Despite substantial progress in text-to-video generation, achieving precise and flexible control over fine-grained spatiotemporal attributes remains a significant unresolved challenge in video generation research. To address these limitations, we introduce VCtrl (also termed PP-VCtrl), a novel framework designed to enable fine-grained control over pre-trained video diffusion models in a unified manner. VCtrl integrates diverse user-specified control signals-such as Canny edges, segmentation masks, and human keypoints-into pretrained video diffusion models via a generalizable conditional module capable of uniformly encoding multiple types of auxiliary signals without modifying the underlying generator.
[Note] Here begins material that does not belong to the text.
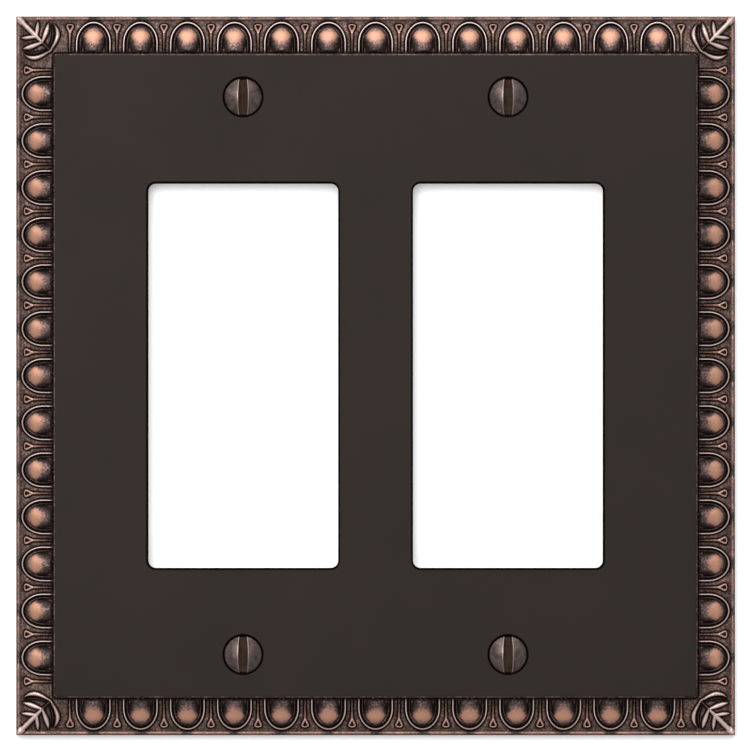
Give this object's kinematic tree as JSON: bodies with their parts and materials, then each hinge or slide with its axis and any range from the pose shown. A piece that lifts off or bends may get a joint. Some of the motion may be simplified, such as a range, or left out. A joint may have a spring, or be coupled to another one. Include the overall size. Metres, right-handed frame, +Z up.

Additionally, we design a unified control signal encoding pipeline and a sparse residual connection mechanism to efficiently incorporate control representations. Comprehensive experiments and human evaluations demonstrate that VCtrl effectively enhances controllability and generation quality. The source code and pre-trained models are publicly available and implemented using the PaddlePaddle framework at http://github.com/PaddlePaddle/PaddleMIX/tree/develop/ppdiffusers/examples/ppvctrl.

Paper Structure

This paper contains 19 sections, 11 equations, 5 figures, 6 tables.

Figures (5)

  • Figure 1: Examples generated by VCtrl (also termed PP-VCtrl) using reference frames and text prompts. VCtrl enables users to guide large pretrained video diffusion models using diverse controls, including Canny edges (top), segmentation masks (middle), and human keypoints (bottom), generating high-quality videos that accurately adhere to the provided control signals.
  • Figure 2: Overview architecture of VCtrl. A control signal (e.g., Canny edges, semantic masks, or pose keypoints) is first encoded by the control encoder. The resulting representation is then additively combined with latent and incorporated into the Video Diffusion Model via the proposed VCtrl module, which leverages a sparse residual connection mechanism. After several iterative denoising steps, the refined latent is decoded by a pretrained VAE to produce the final video.
  • Figure 3: Our Data Filtering Pipeline. Videos refined by an aesthetic filter are recaptioned and processed to extract Canny edges, human keypoints, and segmentation masks, providing training data for diverse controllable tasks.
  • Figure 4: Qualitative comparison to previous methods. We compare our method with Control-A-Video chen2023controlavideo and Text2Video-Zero text2video-zero, demonstrating superior visual coherence and stronger adherence to the Canny edge conditions.
  • Figure 5: Control Layouts. (a) Even: control signals uniformly injected throughout the network; (b) End: control signals densely injected toward the end of the network; (c) Space: control signals sparsely and evenly distributed across the network.